Aristocracy and royalty used sterling silver and gold-plated podstakannik while common people drank their tea from podstakannik formed from common metals such as nickel or brass.

Since podstakannik tea holders were born for the aristocracy and evolved into an elitist tableware item, they quickly became miniature works of art. Many podstakannik holders have intricate designs cut into the metal, depicting famous people, architecture, history, cities, and other Soviet-era items, making the holders both socially and historically collectible. Collectors readily search for podstakanniks that bear Soviet propaganda symbols, such as hammers and sickles.

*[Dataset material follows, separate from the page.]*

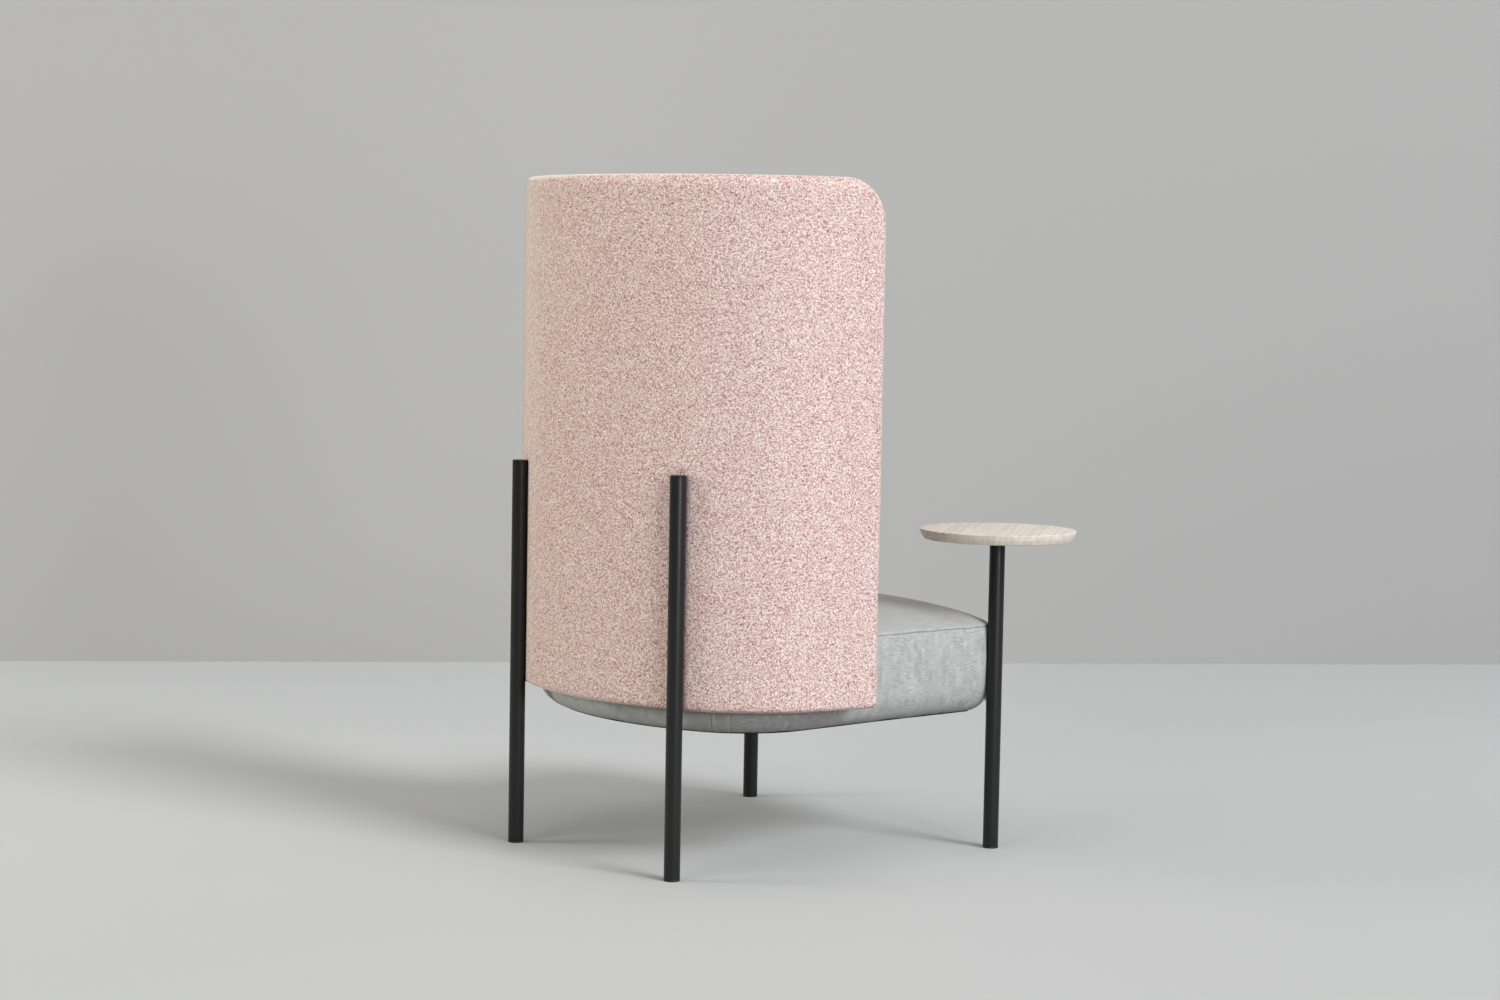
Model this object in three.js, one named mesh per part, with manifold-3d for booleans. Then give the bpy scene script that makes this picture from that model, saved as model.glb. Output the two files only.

Not surprisingly, podstakannik as utilitarian drinking utensils were not practical since extremely hot tea heated the silver podstakannik and often the holder became too hot to hold, which is why handles were first attached, allowing the drinker to hold the podstakannik without touching it.

Podstakannik usage quickly grew in Russia. In the early 20th century, after Russia became the Soviet Union, podstakannik use became the fashion on trains since holders helped keep tea glasses from rocking and spilling in dining cars and sleeping cars where bare glasses might spill or fall and break, scalding passengers.

Nearly all podstakannik tea holders, at least authentic ones, were made in a factory in Kolchugino, Vladimir Oblast. The holders were made from nickel, silver, gold plated, and cupronickel, and the factory continues to produce the holders today.

Today’s cost for vintage podstakannik on secondary markets often seems too staggering for novice collectors. Gold plated holders run thousands of dollars, and sterling silver podstakannik often sell for $1,500 or more, even brass podstakannik are expensive. I recently saw a brass podstakannik with a depiction of Putin on the holder offered on eBay for $160. Enamel inlay podstakannik are beautiful, but expect to pay $2,000 or more for an antique holder with cloisonné inlay—beauty has its price.

The fashion of drinking tea from a podstakannik continued for nearly 100 years, until the 1960s, when Western influence began to change Russian traditions.

Today, podstakannik are collected by Russian families as souvenirs of a time gone by and as family heirlooms; however, it remains the “traditional” way of drinking tea in Belarus, Ukraine, and Russia, so new podstakannik are still being manufactured.